In this section, we finally meet the alchemist. He watches the caravan arrive from afar, instead of greeting it along with the tribal chiefs. He acts more like an observer than an involved member of the power structure of Al-Fayoum. In fact, as the old man that Santiago speaks to explains, the chieftains can’t even meet with the alchemist unless he consents. Like Melchizedek, the alchemist appears to possess magical powers. He knows in advance that an apprentice will arrive and has supposedly lived for much longer than a typical human lifespan. When Santiago and the Englishman begin asking local residents about the alchemist, the locals react strangely, telling the pair to leave or give up. Some aren’t even sure that such a man exists, or at least they try to make the pair believe that he doesn’t exist. It remains unclear why the alchemist possesses such a reputation, but he appears to be a powerful and mysterious figure.
Santiago has no purpose for remaining at the oasis, but he ends up benefiting from his time there. Although he knows the alchemist lives there, he doesn’t have as much interest in the alchemist as does the Englishman. At first, he even considers the delay in Al-Fayoum a major impediment to his quest for his Personal Legend and evidence that his “beginner’s luck” has run out. But Santiago comes to realize that each challenge he faces on the way to his destination forms part of God’s plan. Rather than worry about a schedule he cannot control, he contents himself with remaining at the oasis and opens himself to new experiences. Santiago then meets Fatima. As soon as Santiago approaches her, he notices her beauty, and he feels instantly in love with her. Once the two begin speaking, the delay at the oasis allows them to become friends, and Santiago even starts to worry that one day he will have to leave. He comes to recognize the time as a part of his journey rather than an obstacle, suggesting that fate predestined the delay.
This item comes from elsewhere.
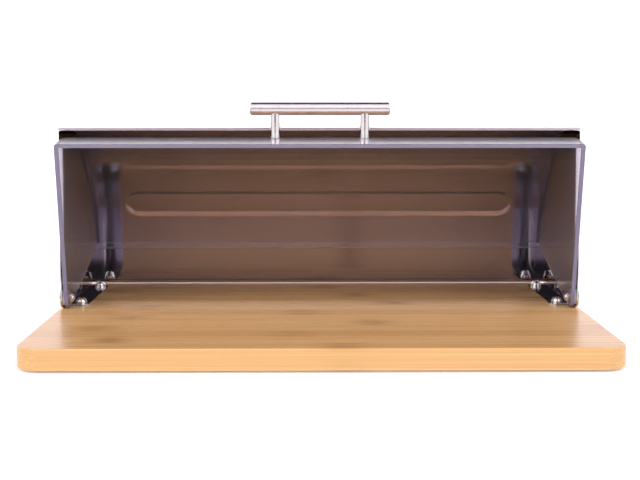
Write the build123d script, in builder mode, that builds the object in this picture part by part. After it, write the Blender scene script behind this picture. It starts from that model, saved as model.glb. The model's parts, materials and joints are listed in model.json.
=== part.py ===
"""Roll-top bread bin: bamboo board, steel rear housing and a clear hood that swings up inside it.

Millimetres, +X to the right, +Y to the back, +Z up. The origin is the centre of the footprint on
the surface that the feet stand on. The hood is drawn open, as it rests inside the housing.
"""
from build123d import *
from math import acos, asin, cos, degrees, hypot, radians, sin, tan
import os

os.makedirs("parts", exist_ok=True)

# ---- driving dimensions -------------------------------------------------------------------------
BOARD_W = 380.0          # board, left to right
BOARD_D = 275.0          # board, front to back
BOARD_T = 14.0
BOARD_CORNER_R = 16.0    # corners in plan
BOARD_EDGE_R = 1.2       # rounding along the top and bottom edges
FOOT_H = 1.5
FOOT_R = 8.0
FOOT_INSET = 26.0        # from the board's edges to a foot's centre

SHEET = 0.8              # steel sheet
HOUSING_W = 376.0        # housing, outside
HOUSING_R = 123.7        # outside radius of the curved wall, about the pivot
PIVOT_BEHIND_FRONT = 147.0   # pivot axis behind the board's front edge
PIVOT_H = 7.8            # pivot axis above the board
HUB_R = 7.2              # rounded corner of the side panels and of the hood, about the pivot
HOUSING_FRONT = 1.6      # top front edge of the housing, in front of the pivot axis
BACK_GAP = 0.35          # under the curved wall, above the board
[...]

The love affair between Santiago and Fatima moves very quickly, but this abruptness makes sense given the novel’s allegorical style. Santiago goes from meeting Fatima to proposing to her in just a few pages. The novel skips any realistic description of their affair that would develop and explain their love to the reader. Instead, the book regards Santiago’s and Fatima’s relationship more as a symbolic step in Santiago’s larger quest for his Personal Legend. He explains their love, for instance, by comparing it to the pure “Language of the World,” which allows people (and things) to communicate with each other and with the Soul of the World. The novel treats their love as part of this mysterious process, evident when Santiago recognizes without even speaking to Fatima that he loves her. Consequently, Santiago’s and Fatima’s relationship serves to reiterate the novel’s broader themes of interconnectedness and Santiago’s growing connection with the forces that bind the world together.